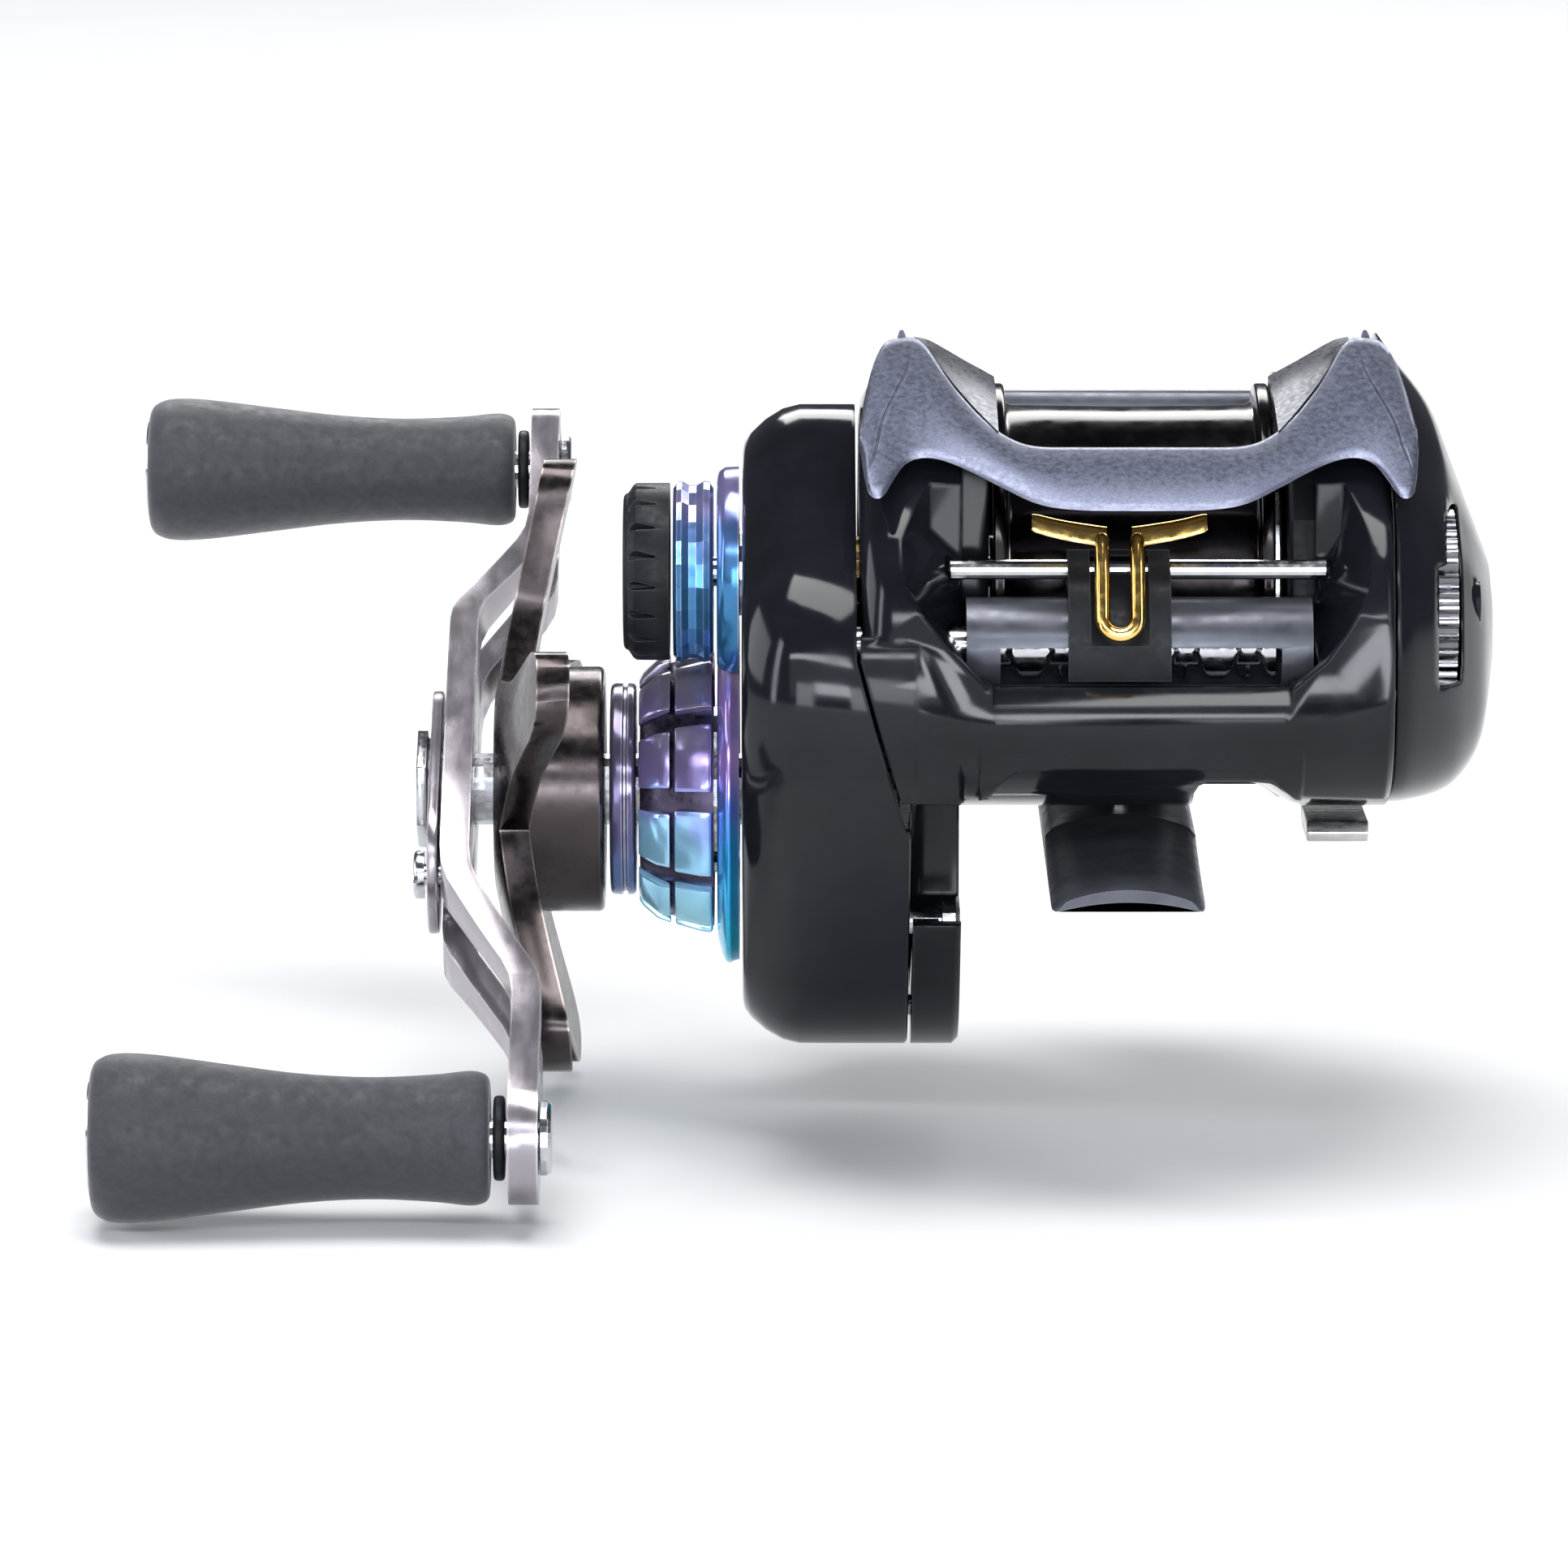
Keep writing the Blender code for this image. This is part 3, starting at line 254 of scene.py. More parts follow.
def gunmetal():
    look = Look("gunmetal", (0.31, 0.284, 0.308), 0.26, 0.8)
    # The arm's light edges are partly wear and partly painted highlight, the lamps caught along its rounded
    # front edges.
    look.blotches((0.35, 0.32, 0.348), 9).edges((0.7, 0.65, 0.7), 0.3, least=0.8)
    look.roughness(0.18, 0.29, 1.4, detail=6, stretch=(1, 0.25, 0.6))
    return look.grain(0.1, 0.001).grain(0.5, 0.0008, stretch=(1, 0.15, 0.4))


def dark_bronze():
    look = Look("dark_bronze", (0.052, 0.044, 0.045), 0.24, 1)
    look.blotches((0.064, 0.054, 0.054), 5).edges((0.3, 0.25, 0.23), 0.3, 0.006, 0.07, least=0.75)
    look.roughness(0.18, 0.28, 1, detail=5)
    return look.grain(0.12, 0.001)


def spool_metal():
    look = Look("spool_metal", (0.026, 0.023, 0.024), 0.14, 1)
    look.blotches((0.034, 0.03, 0.031), 4).edges((0.42, 0.4, 0.4), 0.2, least=0.8)
    look.roughness(0.1, 0.19, 2, detail=5)
    return look.rings(SPOOL, 0.22, 0.0008).grain(0.3, 0.0005)


RING_TINT = ((0, (0.03, 0.62, 0.92)), (0.4, (0.04, 0.4, 0.86)), (0.6, (0.14, 0.24, 0.8)),
             (0.8, (0.6, 0.38, 0.86)), (1, (0.95, 0.74, 0.98)))  # fmt: skip
# Heat colours of the pads from below to above the drive axis; the light blue at the bottom is partly painted
# highlight, the lamps reflected in the pads.
PAD_TINT_AND_HIGHLIGHT = ((0, (0.42, 0.84, 1)), (0.36, (0.38, 0.74, 1)), (0.5, (0.3, 0.38, 0.86)),
            (0.64, (0.28, 0.22, 0.48)), (1, (0.34, 0.31, 0.4)))  # fmt: skip
COLLAR_TINT = ((0, (0.1, 0.17, 0.36)), (0.5, (0.1, 0.085, 0.17)), (1, (0.14, 0.12, 0.18)))
CAST_TINT = ((0, (0.03, 0.22, 0.46)), (0.45, (0.05, 0.2, 0.42)), (0.75, (0.08, 0.16, 0.38)),
             (1, (0.24, 0.22, 0.44)))  # fmt: skip


def heat_tint(name, axis, reach, stops):
    """Metal tinted by heat: the tint climbs from below to above the axis, and drifts a little. In the pads'
    table the light stops below are partly painted highlight.
    """
    look = Look(name, stops[0][1], 0.2, 0.66)
    split = look.node("ShaderNodeSeparateXYZ", {"Vector": look.where})
    height = look.ranged(split.outputs["Z"], 0, 1, (axis[1] - reach) * MM, (axis[1] + reach) * MM)
    drift = look.ranged(look.noise(5, detail=2), -0.09, 0.09)
    drifted = look.node("ShaderNodeMath", {0: height, 1: drift}, operation="ADD")
    ramp = look.node("ShaderNodeValToRGB", {"Fac": drifted.outputs["Value"]})
    ramp.color_ramp.interpolation = "EASE"
    while len(ramp.color_ramp.elements) < len(stops):
        ramp.color_ramp.elements.new(0.5)
    for element, (place, colour) in zip(ramp.color_ramp.elements, stops):
        element.position = place
        element.color = (*colour, 1)
    look.tint = ramp.outputs["Color"]
    look.set("Base Color", look.tint).edges((0.6, 0.6, 0.72), 0.2, 0.01, 0.1, least=0.7)
    look.roughness(0.13, 0.24, 1.2, detail=5)
    return look.rings(axis, 0.16, 0.0007)


def groove_violet():
    look = Look("groove_violet", (0.06, 0.05, 0.08), 0.3, 1)
    look.blotches((0.09, 0.075, 0.12), 1.5)
    look.roughness(0.22, 0.4, 0.6, detail=4)
    return look.grain(0.15, 0.002)


def gold():
    look = Look("gold", (0.88, 0.52, 0.12), 0.15, 1)
    look.blotches((0.96, 0.66, 0.22), 1.6).edges((1, 0.8, 0.42), 0.12)
    look.roughness(0.09, 0.24, 0.7, detail=6)
    return look.grain(0.1, 0.0008)


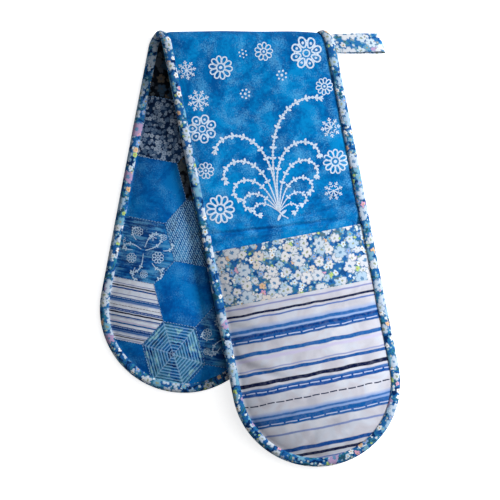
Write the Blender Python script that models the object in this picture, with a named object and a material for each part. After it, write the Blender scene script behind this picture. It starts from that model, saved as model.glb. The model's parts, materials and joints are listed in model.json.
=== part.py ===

# # # # # # #

AIM
Extract exactly the leading lines of the data, stopping at and including the line with "(1, (0.24, 0.22, 0.44)))".

RESPONSE FOR THIS EXERCISE
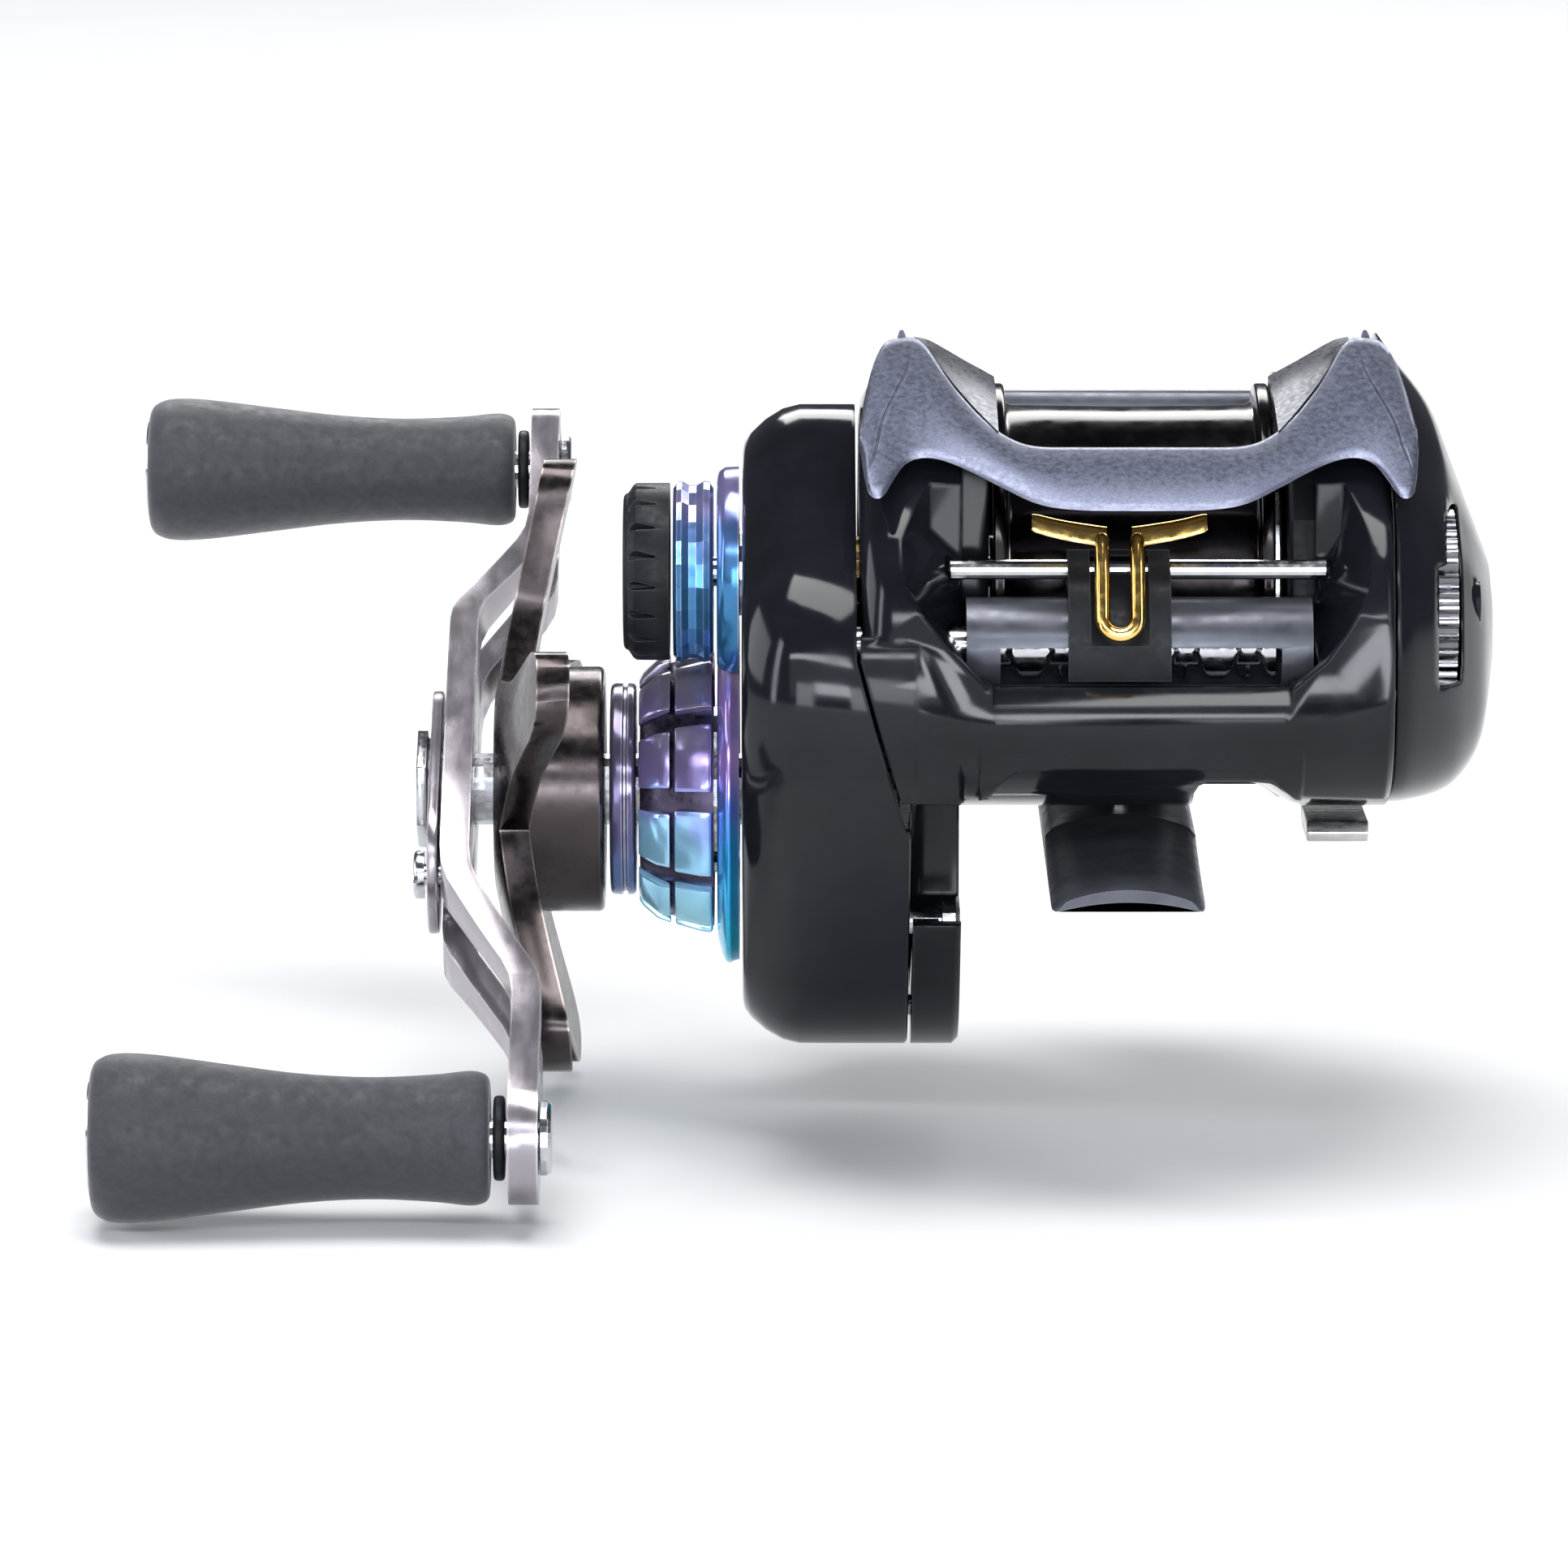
Keep writing the Blender code for this image. This is part 3, starting at line 254 of scene.py. More parts follow.
def gunmetal():
    look = Look("gunmetal", (0.31, 0.284, 0.308), 0.26, 0.8)
    # The arm's light edges are partly wear and partly painted highlight, the lamps caught along its rounded
    # front edges.
    look.blotches((0.35, 0.32, 0.348), 9).edges((0.7, 0.65, 0.7), 0.3, least=0.8)
    look.roughness(0.18, 0.29, 1.4, detail=6, stretch=(1, 0.25, 0.6))
    return look.grain(0.1, 0.001).grain(0.5, 0.0008, stretch=(1, 0.15, 0.4))


def dark_bronze():
    look = Look("dark_bronze", (0.052, 0.044, 0.045), 0.24, 1)
    look.blotches((0.064, 0.054, 0.054), 5).edges((0.3, 0.25, 0.23), 0.3, 0.006, 0.07, least=0.75)
    look.roughness(0.18, 0.28, 1, detail=5)
    return look.grain(0.12, 0.001)


def spool_metal():
    look = Look("spool_metal", (0.026, 0.023, 0.024), 0.14, 1)
    look.blotches((0.034, 0.03, 0.031), 4).edges((0.42, 0.4, 0.4), 0.2, least=0.8)
    look.roughness(0.1, 0.19, 2, detail=5)
    return look.rings(SPOOL, 0.22, 0.0008).grain(0.3, 0.0005)


RING_TINT = ((0, (0.03, 0.62, 0.92)), (0.4, (0.04, 0.4, 0.86)), (0.6, (0.14, 0.24, 0.8)),
             (0.8, (0.6, 0.38, 0.86)), (1, (0.95, 0.74, 0.98)))  # fmt: skip
# Heat colours of the pads from below to above the drive axis; the light blue at the bottom is partly painted
# highlight, the lamps reflected in the pads.
PAD_TINT_AND_HIGHLIGHT = ((0, (0.42, 0.84, 1)), (0.36, (0.38, 0.74, 1)), (0.5, (0.3, 0.38, 0.86)),
            (0.64, (0.28, 0.22, 0.48)), (1, (0.34, 0.31, 0.4)))  # fmt: skip
COLLAR_TINT = ((0, (0.1, 0.17, 0.36)), (0.5, (0.1, 0.085, 0.17)), (1, (0.14, 0.12, 0.18)))
CAST_TINT = ((0, (0.03, 0.22, 0.46)), (0.45, (0.05, 0.2, 0.42)), (0.75, (0.08, 0.16, 0.38)),
             (1, (0.24, 0.22, 0.44)))  # fmt: skip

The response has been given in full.